Report from Mainz, Germany:

STD-Plant Mainz is affected by the IBM-Hitachi deal. However, we in Mainz - just like the Hungary Plant - are not being sold but being closed down. The Head-Production (Wafer and Slider) is about to cease in November this year, the Disk-Production will terminate in December 2003 at the latest, possibly earlier. Altogether a good 2000 jobs are going to be cut. This is the bitter end to what once used to be Europe's biggest Computer Manufacturing site.

Right now the Works Council is negotiating a compensation package which we think is quite comfortable, especially for the age group 50 plus. However, the best compensation plan does not substitute a job. None of our employees understands this decision, as both quality and cost of Mainz and Hungary products were good. This is obviously another result of the ever increasing shareholder-value policy within IBM, making one person (Lou
Gerstner) a billionaire and thousands of workers redundant.
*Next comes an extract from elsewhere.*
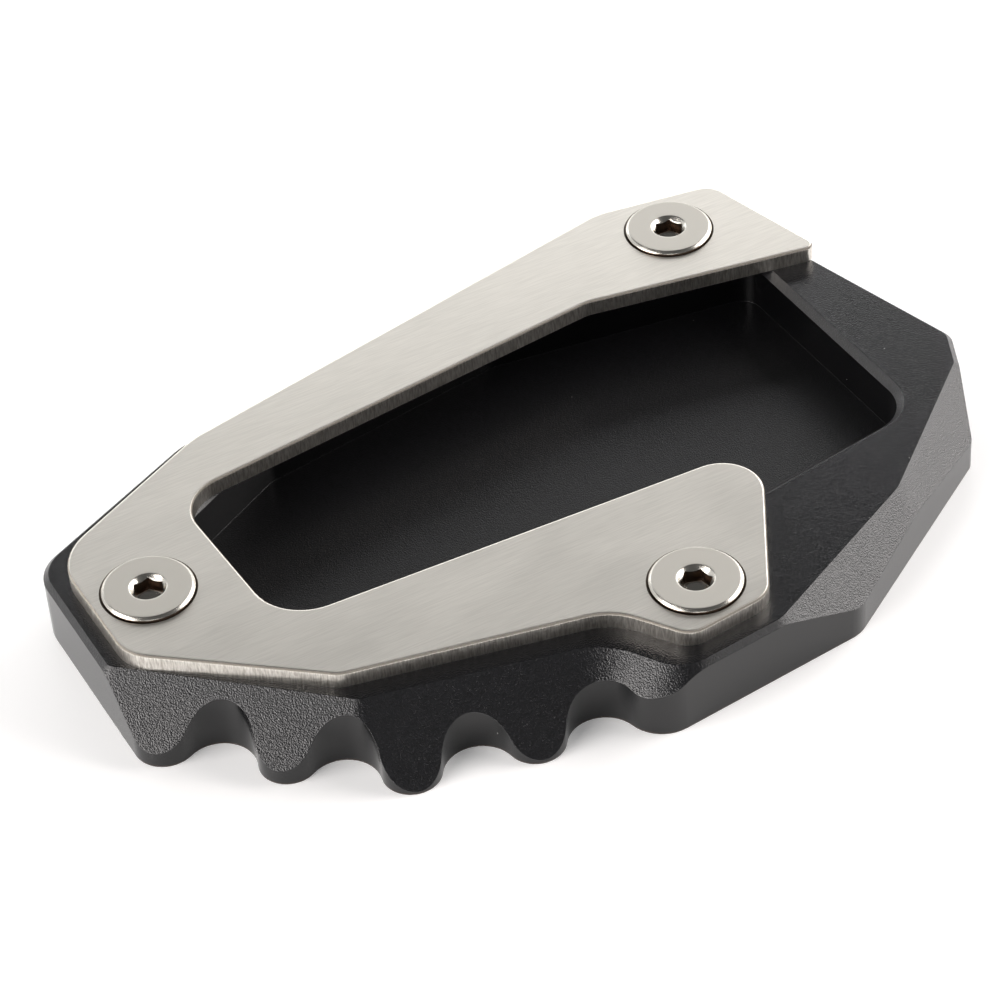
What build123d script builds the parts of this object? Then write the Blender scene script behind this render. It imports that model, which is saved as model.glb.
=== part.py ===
from build123d import *
import os
from math import radians, sqrt, tan

# Kickstand foot enlarger: a milled base block with a pocket for the foot of the
# side stand, a C-shaped clamp plate that closes over the foot, and three
# countersunk screws. Millimetres, +Z up, the underside at z = 0, +X along the
# straight front wall, and the origin under the middle of the block.

# Heights
BASE_HEIGHT = 7.8
PLATE_THICKNESS = 2.0
POCKET_DEPTH = 6.0
PLATE_TOP = BASE_HEIGHT + PLATE_THICKNESS

# Upright walls of the base, seen from above: corners as (x, y, rounding radius)
FRONT_WALL_Y = -34.3
WALL_CORNERS = [
    (18.7, FRONT_WALL_Y, 4.5),
    (45.2, -20.8, 2.0),
    (52.2, -8.6, 2.5),
    (45.3, 30.9, 3.0),
    (32.6, 34.4, 8.0),
    (-26.9, 29.2, 10.0),
    (-49.7, 21.1, 5.0),
]
LEFT_WALL_FOOT = (-52.1, -3.8)
BEVEL = 0.6

# Scallops along the left front edge, and the rounded teeth between them
SCALLOPS = [(-46.05, -9.8), (-37.1, -19.7), (-24.9, -26.6), (-12.4, -31.0)]
SCALLOP_RADIUS = 3.9
TOOTH_RADIUS = 3.2
FIRST_TOOTH_RADIUS = 3.4
LAST_TOOTH_RADIUS = 4.3

# Top edges of the slopes, as lines from point to point, and the rounding radius
# where each one ends. The hollow's cone must still be open at the floor.
SLOPE_ANGLE = 45.0
HOLLOW_ROUND_AT_FLOOR = 0.8
FRONT_LEFT_CORNER = (-32.8, -16.8)
HOLLOW_CORNER = (-8.2, -25.4)
RIGHT_CORNER = (30.9, -25.3)
LEFT_SLOPE = ((-50.8, 3.3), FRONT_LEFT_CORNER, 1.5)
FRONT_SLOPE = (FRONT_LEFT_CORNER, HOLLOW_CORNER, BASE_HEIGHT + HOLLOW_ROUND_AT_FLOOR)
HOLLOW_SIDE_SLOPE = (HOLLOW_CORNER, (-4.1, -33.6), 4.5)
RIGHT_SLOPE = ((8.6, -33.7), RIGHT_CORNER, 6.0)
RIGHT_END_SLOPE = (RIGHT_CORNER, (49.0, -12.9), 1.0)
LEFT_SLOPE_START_ROUND = 1.0
RIGHT_SLOPE_START_ROUND = 4.0

# Pocket for the stand's foot
POCKET_CHAMFER = 0.8
POCKET_CORNERS = [
    (40.6, -15.7, 4.8),
    (42.8, 16.5, 2.6),
    (12.0, 24.7, 6.0),
    (-19.0, 23.5, 3.0),
    (-36.4, 16.4, 5.0),
    (-36.4, -2.8, 6.0),
    (-26.5, -12.9, 6.0),
    (-10.0, -17.9, 8.0),
]

# Clamp plate: the outer edge from its right rear corner, then the slot for the leg
PLATE_EDGE_ROUND = 0.3
PLATE_CORNERS = [
    (46.2, 28.3, 2.8),
    (32.2, 32.2, 8.0),
    (-26.3, 27.0, 10.0),
    (-47.9, 19.1, 7.0),
    (-49.4, 1.8, 5.0),
    (-33.4, -14.3, 3.0),
    (-5.8, -23.7, 7.0),
    (-1.5, -31.7, 2.8),
    (8.6, -31.7, 3.5),
    (22.5, -12.4, 4.6),
    (-34.0, -4.0, 6.0),
    (-32.8, 19.4, 5.2),
    (21.7, 19.4, 4.0),
    (48.95, 11.2, 1.0),
]

# Screws, M5, countersunk, with a hexagon socket: (x, y, how far the socket is turned)
SCREWS = {
    "screw_left": (-42.5, 8.75, 2.0),
    "screw_right": (37.1, 24.45, -8.0),
    "screw_front": (3.7, -25.5, 36.0),
}
SCREW_LENGTH = 8.0
SHANK_DIAMETER = 5.0
HEAD_DIAMETER = 10.0
HEAD_PROUD = 0.5
HEAD_EDGE_CHAMFER = 0.3
TIP_CHAMFER = 0.6
SOCKET_ACROSS_FLATS = 3.0
SOCKET_DEPTH = 2.0
SOCKET_MOUTH_DIAMETER = 4.1
SOCKET_MOUTH_ANGLE = 90.0
SOCKET_POINT_DIAMETER = 2.8
SOCKET_POINT_ANGLE = 120.0

# Holes that the screws pass through and screw into
HEAD_CLEARANCE = 0.25
COUNTERSINK_DIAMETER = HEAD_DIAMETER + 2 * HEAD_CLEARANCE
COUNTERSINK_ANGLE = 90.0
THREAD_CLEARANCE = 0.05
SEAT_CLEARANCE = 0.02


def rounded_outline(corners):
    """A closed outline through (x, y, radius) corners."""
    points = [(x, y) for x, y, radius in corners]
    radii = [radius for x, y, radius in corners]
    FilletPolyline(*points, radius=radii, close=True)


def wall_line(start, end, inset=0.0):
    """A point and a direction of the line from start to end, moved inwards by inset."""
    start = Vector(*start[:2])
    along = (Vector(*end[:2]) - start).normalized()
    return start + Vector(-along.Y, along.X) * inset, along


def crossing(first, second):
    """Where two lines cross, each given as a point and a direction."""
    (point, along), (other_point, other_along) = first, second
    run = (other_point - point).cross(other_along).Z / along.cross(other_along).Z
    return point + along * run


def flat_top_outline():
    """The flat top's edge: one bevel inside the walls, and along the slopes."""
    lines = [(wall_line(WALL_CORNERS[-1], LEFT_WALL_FOOT, BEVEL), LEFT_SLOPE_START_ROUND)]
    for start, end, radius in (LEFT_SLOPE, FRONT_SLOPE, HOLLOW_SIDE_SLOPE):
        lines.append((wall_line(start, end), radius))
    front_wall = wall_line((0.0, FRONT_WALL_Y), WALL_CORNERS[0], BEVEL)
    lines.append((front_wall, RIGHT_SLOPE_START_ROUND))
    for start, end, radius in (RIGHT_SLOPE, RIGHT_END_SLOPE):
        lines.append((wall_line(start, end), radius))
    for start, end in zip(WALL_CORNERS[1:], WALL_CORNERS[2:]):
        lines.append((wall_line(start, end, BEVEL), end[2] - BEVEL))

    points = []
    for (line, radius), (next_line, next_radius) in zip(lines, lines[1:] + lines[:1]):
        points.append(crossing(line, next_line))
    FilletPolyline(*points, radius=[radius for line, radius in lines], close=True)


def tooth_between(first, second):
    """Centre of the tooth that touches two scallops from the block's side."""
    start = Vector(*first)
    span = Vector(*second) - start
    inward = Vector(-span.Y, span.X).normalized()
    reach = SCALLOP_RADIUS + TOOTH_RADIUS
    return start + span / 2 + inward * sqrt(reach**2 - (span.length / 2) ** 2)


def end_tooth(scallop, wall_start, wall_end, radius, way):
    """Centre of the tooth between a scallop and a straight wall, and its wall point."""
    start = Vector(*wall_start)
    along = (Vector(*wall_end) - start).normalized()
    inward = Vector(-along.Y, along.X)
    offset = Vector(*scallop) - start
    run = sqrt((SCALLOP_RADIUS + radius) ** 2 - (radius - offset.dot(inward)) ** 2)
    touch = start + along * (offset.dot(along) + way * run)
    return touch + inward * radius, touch


def cone_height(wide, narrow, angle):
    """Height of a cone between two diameters, with angle between its sides."""
    return (wide - narrow) / 2 / tan(radians(angle / 2))


def toothed_edge():
    """The arcs of the scalloped edge. Returns its two ends, on the straight walls."""
    left_corner = WALL_CORNERS[-1][:2]
    front_corner = WALL_CORNERS[0][:2]
    front_end = (0.0, FRONT_WALL_Y)
    first, left_touch = end_tooth(
        SCALLOPS[0], left_corner, LEFT_WALL_FOOT, FIRST_TOOTH_RADIUS, -1
    )
    last, front_touch = end_tooth(
        SCALLOPS[-1], front_end, front_corner, LAST_TOOTH_RADIUS, 1
    )
    circles = [(first, FIRST_TOOTH_RADIUS)]
    for here, following in zip(SCALLOPS, SCALLOPS[1:]):
        circles.append((Vector(*here), SCALLOP_RADIUS))
        circles.append((tooth_between(here, following), TOOTH_RADIUS))
    circles.append((Vector(*SCALLOPS[-1]), SCALLOP_RADIUS))
    circles.append((last, LAST_TOOTH_RADIUS))

    joints = [left_touch]
    for (centre, radius), (next_centre, next_radius) in zip(circles, circles[1:]):
        share = radius / (radius + next_radius)
        joints.append(centre + (next_centre - centre) * share)
    joints.append(front_touch)
    for (centre, radius), start, end in zip(circles, joints, joints[1:]):
        bulge = (start - centre + end - centre).normalized()
        ThreePointArc(start, centre + bulge * radius, end)
    return left_touch, front_touch


os.makedirs("parts", exist_ok=True)

# Base block
with BuildPart() as base:
    with BuildSketch():
        with BuildLine():
            left_touch, front_touch = toothed_edge()
            wall_points = [(x, y) for x, y, radius in WALL_CORNERS]
            wall_radii = [radius for x, y, radius in WALL_CORNERS]
            FilletPolyline(front_touch, *wall_points, left_touch, radius=wall_radii)
        make_face()
    extrude(amount=BASE_HEIGHT)

    # The bevel and the slopes are the sides of one tapered block, wider at the floor
    with BuildSketch():
        with BuildLine():
            flat_top_outline()
        make_face()
        offset(amount=BASE_HEIGHT * tan(radians(SLOPE_ANGLE)), kind=Kind.INTERSECTION)
    extrude(amount=BASE_HEIGHT, taper=SLOPE_ANGLE, mode=Mode.INTERSECT)

    with BuildSketch(Plane.XY.offset(BASE_HEIGHT)):
        with BuildLine():
            rounded_outline(POCKET_CORNERS)
        make_face()
    extrude(amount=-POCKET_DEPTH, mode=Mode.SUBTRACT)
    flat_top = base.faces().filter_by(Plane.XY).sort_by(Axis.Z)[-1]
    chamfer(flat_top.inner_wires()[0].edges(), length=POCKET_CHAMFER)

    # Threaded holes. Their mouths carry on the cones of the plate's countersinks.
    cone_narrows = PLATE_THICKNESS * tan(radians(COUNTERSINK_ANGLE / 2))
    with Locations(*[(x, y, BASE_HEIGHT) for x, y, turn in SCREWS.values()]):
        CounterSinkHole(
            radius=SHANK_DIAMETER / 2 + THREAD_CLEARANCE,
            counter_sink_radius=COUNTERSINK_DIAMETER / 2 - cone_narrows,
            counter_sink_angle=COUNTERSINK_ANGLE,
        )
base.part.label = "base"
export_step(base.part, "parts/base.step")

# Clamp plate
with BuildPart() as plate:
    with BuildSketch(Plane.XY.offset(BASE_HEIGHT)):
        with BuildLine():
            rounded_outline(PLATE_CORNERS)
        make_face()
    extrude(amount=PLATE_THICKNESS)
    fillet(plate.faces().sort_by(Axis.Z)[-1].edges(), radius=PLATE_EDGE_ROUND)
    with Locations(*[(x, y, PLATE_TOP) for x, y, turn in SCREWS.values()]):
        CounterSinkHole(
            radius=SHANK_DIAMETER / 2 + THREAD_CLEARANCE,
            counter_sink_radius=COUNTERSINK_DIAMETER / 2,
            counter_sink_angle=COUNTERSINK_ANGLE,
        )
plate.part.label = "clamp_plate"
export_step(plate.part, "parts/clamp_plate.step")

# Screws. The cone under each head sits in the plate's countersink, which is wider
# than the head, so the rim of the head starts below the plate's top.
rim_drop = cone_height(COUNTERSINK_DIAMETER, HEAD_DIAMETER, COUNTERSINK_ANGLE)
rim_z = PLATE_TOP - rim_drop + SEAT_CLEARANCE
neck_z = rim_z - cone_height(HEAD_DIAMETER, SHANK_DIAMETER, COUNTERSINK_ANGLE)
head_top = PLATE_TOP + HEAD_PROUD
tip_z = head_top - SCREW_LENGTH
mouth_depth = cone_height(SOCKET_MOUTH_DIAMETER, SOCKET_POINT_DIAMETER, SOCKET_MOUTH_ANGLE)
point_depth = cone_height(SOCKET_POINT_DIAMETER, 0, SOCKET_POINT_ANGLE)
for name, (x, y, turn) in SCREWS.items():
    with BuildPart() as screw:
        with BuildSketch(Plane(origin=(x, y, 0), x_dir=(1, 0, 0), z_dir=(0, -1, 0))):
            with BuildLine():
                Polyline(
                    (0, tip_z),
                    (SHANK_DIAMETER / 2 - TIP_CHAMFER, tip_z),
                    (SHANK_DIAMETER / 2, tip_z + TIP_CHAMFER),
                    (SHANK_DIAMETER / 2, neck_z),
                    (HEAD_DIAMETER / 2, rim_z),
                    (HEAD_DIAMETER / 2, head_top),
                    (0, head_top),
                    close=True,
                )
            make_face()
        revolve(axis=Axis((x, y, 0), (0, 0, 1)))
        chamfer(screw.edges().sort_by(Axis.Z)[-1], length=HEAD_EDGE_CHAMFER)
        with BuildSketch(Plane((x, y, head_top))):
            RegularPolygon(
                radius=SOCKET_ACROSS_FLATS / 2,
                side_count=6,
                major_radius=False,
                rotation=turn,
            )
        extrude(amount=-SOCKET_DEPTH, mode=Mode.SUBTRACT)
        with Locations((x, y, head_top - mouth_depth)):
            Cone(
                bottom_radius=SOCKET_POINT_DIAMETER / 2,
                top_radius=SOCKET_MOUTH_DIAMETER / 2,
                height=mouth_depth,
                align=(Align.CENTER, Align.CENTER, Align.MIN),
                mode=Mode.SUBTRACT,
            )
        with Locations((x, y, head_top - SOCKET_DEPTH - point_depth)):
            Cone(
                bottom_radius=0,
                top_radius=SOCKET_POINT_DIAMETER / 2,
                height=point_depth,
                align=(Align.CENTER, Align.CENTER, Align.MIN),
                mode=Mode.SUBTRACT,
            )
    screw.part.label = name
    export_step(screw.part, f"parts/{name}.step")
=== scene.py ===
# %% [markdown]
# # A kickstand foot enlarger on a white table
# The part is a black milled block that widens the foot of a motorbike's side
# stand. A brushed steel plate and three screws clamp it on. The CAD model has
# every edge, pocket and screw already, so this lesson is about finishes, and
# about lamps that let them be seen.

import math

import bpy
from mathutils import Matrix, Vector

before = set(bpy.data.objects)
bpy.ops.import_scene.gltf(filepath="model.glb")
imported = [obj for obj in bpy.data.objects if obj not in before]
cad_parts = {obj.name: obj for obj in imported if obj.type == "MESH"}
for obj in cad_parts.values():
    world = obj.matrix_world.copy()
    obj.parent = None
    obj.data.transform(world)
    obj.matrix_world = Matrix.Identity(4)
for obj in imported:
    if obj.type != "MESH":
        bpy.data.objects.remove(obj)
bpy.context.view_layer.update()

# %% [markdown]
# ## Small helpers
# Colours are written as people read them off a screen, in sRGB hex, and one
# function turns them into the linear values that a shader wants. One function
# adds any node, fills its inputs and links them, so a material reads as a list.
# Inputs go by name, or by number where names repeat or run long. A MapRange
# takes the value as 0, its range as 1 and 2 and the new range as 3 and 4. A Mix
# takes the factor as 0, two vectors as 4 and 5, or two colours as 6 and 7.

# %% Colour and node helpers
MM = 0.001


def colour(text):
    """An sRGB hex colour, such as "#808080", as linear RGBA."""
    channels = [int(text[i:i + 2], 16) / 255 for i in (1, 3, 5)]
    linear = [c / 12.92 if c <= 0.04045 else ((c + 0.055) / 1.055) ** 2.4 for c in channels]
    return (*linear, 1.0)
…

Hungary: from Yahoo Business News

International Business Machines Corp. said on Tuesday it would close a hard disk drive plant in Hungary due to weak global demand, cutting 3,700 positions there.

The company, Hungary's second-biggest exporter, said the shutdown of the Szekesfehervar plant about 40 miles southwest of Budapest would mean the loss of 2,100 IBM jobs there. IBM also said 1,600 contract workers would be cut at the plant.

The Armonk, New York-based computer hardware, software and services company said that it was trimming about 700 other unrelated jobs at IBM, including less than 600 jobs in its global services division.

The 2,800 total IBM job cuts are less than 1 percent of IBM's work force, which was 320,000 at the end of 2001.

The plant shutdown is a clear sign of the economic slowdown worldwide, with IBM carrying out the biggest round of job cuts in Hungary by a foreign investor since a post-communist investment boom.